Le même symbolisme de la lumière qui luit dans les ténèbres est repris par les chrétiens dans leur célébration de la naissance de Jésus à Bethléem. Une étoile montre la route aux païens et les guide vers Celui qui est la Lumière du monde. La fête remplace celle du Sol invictus qui à Rome correspondait elle aussi au solstice d’hiver. La lumière du soleil orientait déjà vers la lumière de la Révélation. Symbole et réalité ne se contredisent pas. Sur les lampes qu’on donnait aux chrétiens figurait l’inscription grecque: la lumière du Christ brille pour tous. Impossible de la garder pour soi tout seul.

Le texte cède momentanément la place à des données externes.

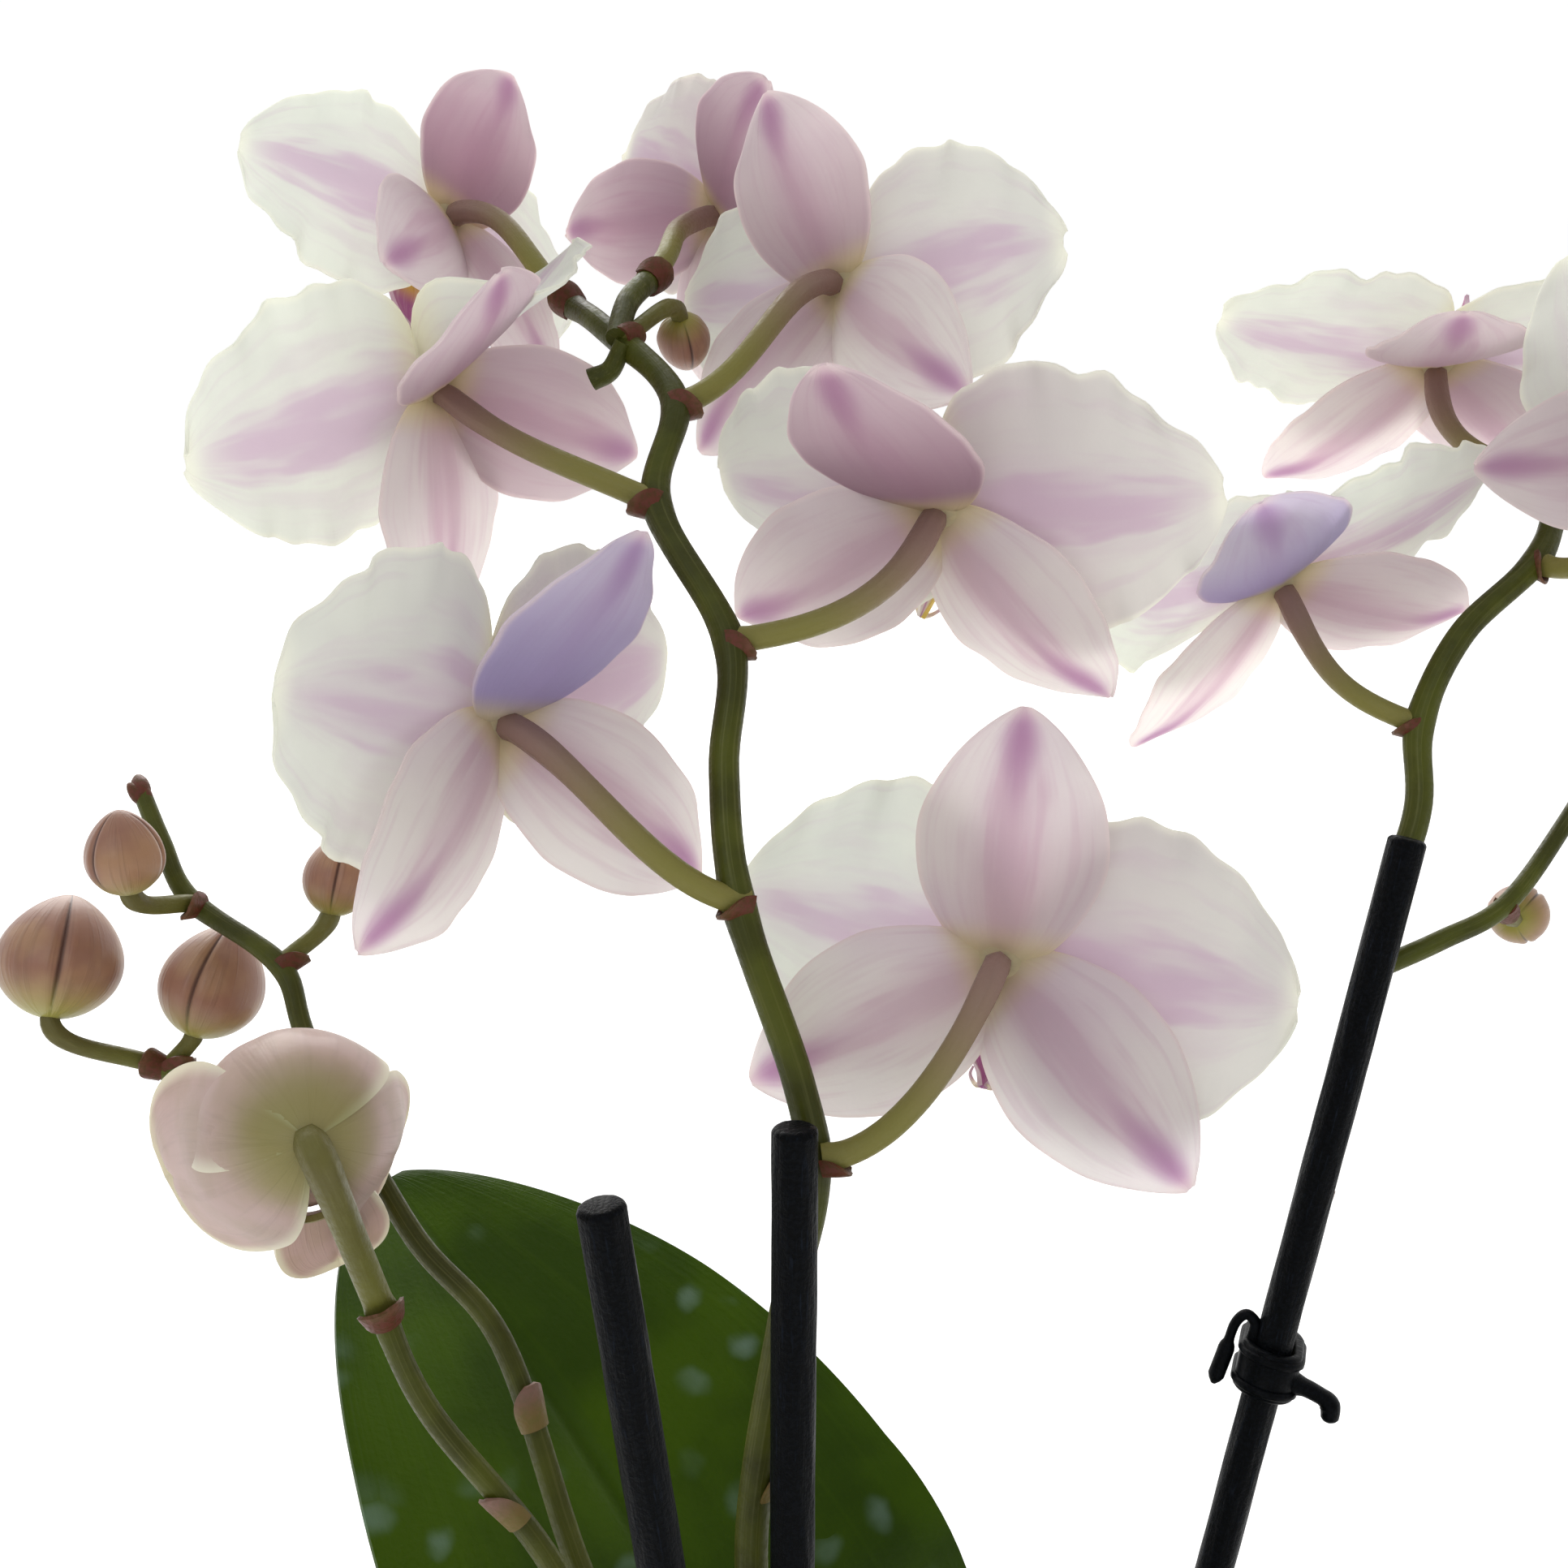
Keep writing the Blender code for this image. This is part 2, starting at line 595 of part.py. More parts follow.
def hub_bmesh(flower, offset):
    """The short disc that a whorl of tepals grows from, on its own side of the flower's middle."""
    angles = np.linspace(0, 2 * np.pi, 8, endpoint=False)
    outward = np.sign(offset)
    inner = outward * GAP / 2
    outer = offset + outward * HUB_DEPTH
    rings = []
    bm = bmesh.new()
    for radius, depth in ((HUB_RADIUS - 1, inner), (HUB_RADIUS, offset), (HUB_RADIUS - 1, outer)):
        ring = np.stack([radius * np.cos(angles), radius * np.sin(angles), 0 * angles + depth], axis=1)
        rings.append([bm.verts.new(corner) for corner in place_flower(flower, ring)])
    join_rings(bm, rings)
    bm.faces.new(rings[0])
    bm.faces.new(rings[-1])
    return bm


def grow_whorl(flower, kind, grids, offset, finish):
    """A hub and its tepals as one body."""
    whorl = add_object(f"{flower}_{kind}", hub_bmesh(flower, offset), finish)
    for number, grid in enumerate(grids):
        helper = add_object(f"{flower}_{kind}_{number}", tepal_bmesh(flower, grid), finish, hidden=True)
        boolean(whorl, helper, "UNION")


def make_flower(flower, finishes):
    size = FLOWERS[flower][4]
    bends = np.radians(FLOWERS[flower][5])
    turns = np.radians(FLOWERS[flower][6])
    up, level, low = np.radians((90, PETAL_ANGLE, SEPAL_ANGLE))
    flat = np.pi
    sepals = [
        (DORSAL_LENGTH, DORSAL_WIDTH, up + turns[0], bends[0]),
        (SEPAL_LENGTH, SEPAL_WIDTH, flat - low + turns[3], bends[3]),
        (SEPAL_LENGTH, SEPAL_WIDTH, low + turns[4], bends[4]),
    ]
    petals = [
        (PETAL_LENGTH, PETAL_WIDTH, flat - level + turns[1], bends[1]),
        (PETAL_LENGTH, PETAL_WIDTH, level + turns[2], bends[2]),
    ]
    grids = [
        tepal_grid(*sepal, WHORL_OFFSET, size, fullness=0.9, blunt=0.75, rows=6, columns=3)
        for sepal in sepals
    ]
    grow_whorl(flower, "sepals", grids, WHORL_OFFSET, finishes["sepal"])
    grids = [
        tepal_grid(*petal, -WHORL_OFFSET, size, fullness=0.8, blunt=0.6, rows=6, columns=5)
        for petal in petals
    ]
    grow_whorl(flower, "petals", grids, -WHORL_OFFSET, finishes["petal"])
    make_lip(flower, finishes["lip"])


def make_lip(flower, finish):
    """The column in the flower's middle, and the three-lobed lip hinged under it."""
    front = np.array((0, 0, -(WHORL_OFFSET + HUB_DEPTH + GAP)))
    size = FLOWERS[flower][4]

    def placed(points):
        return place_flower(flower, np.asarray(points, float) * size + front)

    radius = COLUMN_DIAMETER / 2 * size
    column = placed([(0, -0.6, 0), (0, -0.6, -1), (0, 0, -COLUMN_LENGTH * 0.55), (0, 0, -COLUMN_LENGTH)])
    lip = add_object(f"{flower}_lip", tube_bmesh(column, [radius, radius, radius * 0.8, radius], 8), finish)
    foot = placed([(0, -0.6, -1.8), (0, -3.0, -3.6), (0, -5.6, -5.4)])
    body = tube_bmesh(foot, np.array(COLUMN_FOOT_RADII) * size, 8)
    boolean(lip, add_object(f"{flower}_lip_foot", body, finish, hidden=True), "UNION")

    along = np.array([(-4.4, -4.4), (-7.0, -5.8), (-11.0, -6.2), (-3 - LIP_LENGTH * 0.75, -4.5), (-3 - LIP_LENGTH, -5.5)])
    share = np.linspace(0.1, 0.9, len(along))[:, None]
    across = np.linspace(-1, 1, 4)[None, :]
    half = LIP_WIDTH / 2 * (0.35 + 0.65 * np.sin(np.pi * share))
    tongue = np.stack([half * across, along[:, :1] + 0 * across, along[:, 1:] - across**2], axis=2)
    shapes = {"tongue": tongue}
    for name, side in (("left", -1), ("right", 1)):
        shapes[name + "_wing"] = np.array([
            [(side * 0.5, -3.4, -3.7), (side * 0.5, -4.8, -4.8)],
            [(side * 5.5, -1.5, -5.5), (side * 6.0, -7.0, -6.0)],
            [(side * LIP_WING, 1.0, -9.0), (side * LIP_WING, -5.0, -10.0)],
            [(side * LIP_WING * 0.8, 1.5, -12.0), (side * LIP_WING * 0.8, -3.0, -12.5)],
        ])
    for name, grid in shapes.items():
        grid = placed(grid)
        body = sheet_bmesh(grid, grid_normals(grid), LIP_THICKNESS)
        boolean(lip, add_object(f"{flower}_lip_{name}", body, finish, hidden=True), "UNION")


# Buds, leaves and roots


def make_bud(name, finish):
    """An egg shape, fuller near its foot, along the way its tip points."""
    _, middle, tip, length, width = BUDS[name]
    heights = np.array((0, 0.04, 0.16, 0.36, 0.6, 0.82, 0.96, 1.0))
    radii = np.array((0, 0.3, 0.74, 1.0, 0.94, 0.62, 0.24, 0.0))
    profile = [(r * width / 2, (h - 0.5) * length) for r, h in zip(radii, heights)]
    bm = turned_bmesh(profile, 10)
    turn = Vector((0, 0, 1)).rotation_difference(Vector(unit(tip))).to_matrix().to_4x4()
    bmesh.ops.transform(bm, matrix=Matrix.Translation(middle) @ turn, verts=bm.verts)
    add_object(name, bm, finish)


def leaf_outline(share, width):
    """Half width along the leaf: a narrow clasping foot, widest past the middle, a blunt tip."""
    foot = LEAF_FOOT * width * (1 - share)
    return foot + (width / 2 - 2.0) * np.sin(np.pi * share**1.25) ** 0.62


def make_leaf(name, finish):
    points, width, across = LEAVES[name]
    path = smooth_curve(from_crown(points), 3)
    share = np.linspace(0, 0.985, len(path))
    v = np.linspace(-1, 1, 5)
    half = leaf_outline(share, width)
    along = np.gradient(path, axis=0)
    along /= np.linalg.norm(along, axis=1)[:, None]
    side = unit(across) - along * (along @ unit(across))[:, None]
    side /= np.linalg.norm(side, axis=1)[:, None]
    face = np.cross(side, along)
    face *= np.sign(face[:, 2])[:, None]
    trough = 0.16 * half[:, None] * np.abs(v)[None, :] ** 1.3
    grid = path[:, None, :] + half[:, None, None] * v[None, :, None] * side[:, None, :]
    grid = grid + trough[:, :, None] * face[:, None, :]
    add_object(name, sheet_bmesh(grid, grid_normals(grid), LEAF_THICKNESS), finish)


def main():
    clear_scene()
    black = material("stake_plastic", (0.012, 0.014, 0.016), 0.45)
    stem = material("stem_skin", (0.10, 0.13, 0.03), 0.45)
    finishes = {
        "petal": material("petal", (0.78, 0.80, 0.70), 0.5),
        "sepal": material("sepal", (0.70, 0.52, 0.66), 0.5),
        "lip": material("lip", (0.85, 0.72, 0.25), 0.45),
    }
    make_pot(material("pot_glaze", (0.78, 0.76, 0.71), 0.35))
    rise = np.array((0, 0, plant_rise()))
    above = bark_height() + 30
    rods = [("crown", [(0, 0, bark_height() - 30), (0, 0, above)], CROWN_DIAMETER / 2)]
    for name in STAKES:
        foot, top = stake_axis(name)
        end = foot - unit(top - foot) * GAP
        path = [end + rise, stake_point(name, above - rise[2]) + rise]
        rods.append(("stake_" + name, path, STAKE_DIAMETER / 2))
        make_stake(name, black)
    make_bark(material("bark", (0.16, 0.09, 0.05), 0.9), rods)
    add_object("crown", turned_bmesh(crown_profile(), 16), stem)

    centre = spike_path(CENTRE_SPIKE, "centre", CENTRE_STEM_DIAMETER)
    right = spike_path(RIGHT_SPIKE, "right", RIGHT_STEM_DIAMETER)
    left_front = spike_path(LEFT_FRONT_SPIKE, "left", BUD_STEM_DIAMETER)
    left_back = spike_path(LEFT_BACK_SPIKE, "left", BUD_STEM_DIAMETER)
    top = smooth_curve(CENTRE_TOP_BRANCH, 3)
    stub = smooth_curve(CENTRE_TOP_STUB, 2)
    side = smooth_curve(SIDE_BRANCH, 3)
    growths = [(top, taper(len(top), PEDICEL_DIAMETER, PEDICEL_DIAMETER * 1.1), PEDICEL_SIDES)]
    growths += [(stub, taper(len(stub), BUD_PEDICEL_DIAMETER, BUD_PEDICEL_DIAMETER * 1.3), PEDICEL_SIDES)]
    growths += pedicels(CENTRE_PEDICELS, ["bud_6"])
    make_spike("spike_centre", centre, taper(len(centre), CENTRE_STEM_DIAMETER, STEM_TIP_DIAMETER), growths, stem)
    growths = [(side, taper(len(side), PEDICEL_DIAMETER, BUD_PEDICEL_DIAMETER), PEDICEL_SIDES)]
    growths += pedicels(RIGHT_PEDICELS, ["bud_7", "bud_8"])
    make_spike("spike_right", right, taper(len(right), RIGHT_STEM_DIAMETER, STEM_TIP_DIAMETER), growths, stem)
    make_spike("spike_left_front", left_front, taper(len(left_front), BUD_STEM_DIAMETER, BUD_PEDICEL_DIAMETER),
               pedicels({}, ["bud_2", "bud_3", "bud_4"]), stem)
    make_spike("spike_left_back", left_back, taper(len(left_back), BUD_STEM_DIAMETER, BUD_PEDICEL_DIAMETER),
               pedicels({}, ["bud_1", "bud_5"]), stem)
    make_clip("clip_right", "right", right, 262, -1, black)
    make_clip("clip_centre", "centre", centre, 178, 1, black)
    make_clip("clip_left", "left", left_front, 200, 1, black)

    for flower in FLOWERS:
        make_flower(flower, finishes)
    bud_skin = material("bud_skin", (0.36, 0.22, 0.20), 0.5)
    for name in BUDS:
        make_bud(name, bud_skin)
    leaf_skin = material("leaf_skin", (0.05, 0.12, 0.015), 0.35)
    for name in LEAVES:
        make_leaf(name, leaf_skin)
    root_skin = material("root_skin", (0.42, 0.44, 0.36), 0.7)
    for name, points in ROOTS.items():
        path = smooth_curve(from_crown(points), 3)
        add_object(name, tube_bmesh(path, taper(len(path), ROOT_DIAMETER, ROOT_DIAMETER * 0.6), 8), root_skin)

    potted = {"pot", "bark", "crown"} | {name + "_hole" for name, _, _ in rods}
    for obj in bpy.data.objects:
        if obj.name not in potted:
            obj.location.z = rise[2] * MM


main()
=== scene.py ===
# The potted orchid's looks: a moth orchid with many small flowers, seen from behind them, in a plain pot.
# Lengths are millimetres up to the point where a mesh is made. The flowers face +Y.
import bpy
import math
import numpy as np
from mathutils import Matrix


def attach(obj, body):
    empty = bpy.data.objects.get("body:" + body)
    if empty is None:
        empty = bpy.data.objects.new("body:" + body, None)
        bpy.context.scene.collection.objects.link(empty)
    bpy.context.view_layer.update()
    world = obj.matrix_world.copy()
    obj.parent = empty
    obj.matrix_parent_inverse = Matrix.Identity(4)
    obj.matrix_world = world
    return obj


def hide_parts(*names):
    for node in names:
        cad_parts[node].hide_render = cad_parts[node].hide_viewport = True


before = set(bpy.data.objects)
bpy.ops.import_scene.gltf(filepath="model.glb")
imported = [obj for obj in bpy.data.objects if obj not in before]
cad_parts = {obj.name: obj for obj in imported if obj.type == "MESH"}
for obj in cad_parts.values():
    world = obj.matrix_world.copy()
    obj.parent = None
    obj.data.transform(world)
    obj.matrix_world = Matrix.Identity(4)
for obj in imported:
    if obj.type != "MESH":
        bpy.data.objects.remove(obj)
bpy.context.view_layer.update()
mm = 0.001
mapName = "patternMap"
print("frame loaded:", len(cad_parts), "nodes")


# Small tools for shapes

def toUnit(vectors):
    vectors = np.asarray(vectors, float)
    return vectors / np.linalg.norm(vectors, axis=-1, keepdims=True)


def smoothRise(value, low, high):
    # 0 below low, 1 above high, an S curve between
    t = np.clip((value - low) / (high - low), 0, 1)
    return t * t * (3 - 2 * t)


def bump(value, middle, width):
    return np.exp(-((value - middle) / width) ** 2)


def smoothCurve(points, perSpan):
    # Catmull-Rom: each span is a cubic through its two ends, with the neighbours' slope
    points = np.asarray(points, float)
    ends = np.vstack([2 * points[0] - points[1], points, 2 * points[-1] - points[-2]])
    a, b, c, d = (ends[k:len(ends) - 3 + k, None, :] for k in range(4))
    t = (np.arange(perSpan) / perSpan)[None, :, None]
    curve = 0.5 * (2 * b + (c - a) * t + (2 * a - 5 * b + 4 * c - d) * t**2 + (3 * b - a - 3 * c + d) * t**3)
    return np.vstack([curve.reshape(-1, 3), points[-1]])


def bezierCurve(a, b, c, d, steps):
    t = np.linspace(0, 1, steps)[:, None]
    a, b, c, d = (np.asarray(p, float) for p in (a, b, c, d))
    return (1 - t)**3 * a + 3 * (1 - t)**2 * t * b + 3 * (1 - t) * t**2 * c + t**3 * d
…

Les bougies de Hanoukah illuminent le regard de l’enfant qui sourit à ces lumières si différentes, chargées d’humanité, anciennes et toujours nouvelles. L’enfant ne sait pas dire cette différence et cette histoire, cette attente. Il contemple les flammes fragiles et en même temps la puissance de leur éclat.
En chacun de nous aussi, un enfant s’éveille et se souvient, sourit à cette merveille de la fête, et dit avec un secret tremblement de bonheur : la lumière est plus forte que la nuit. L’essentiel est invisible aux yeux de chair. Seul qui regarde avec le coeur comprend ces réalités.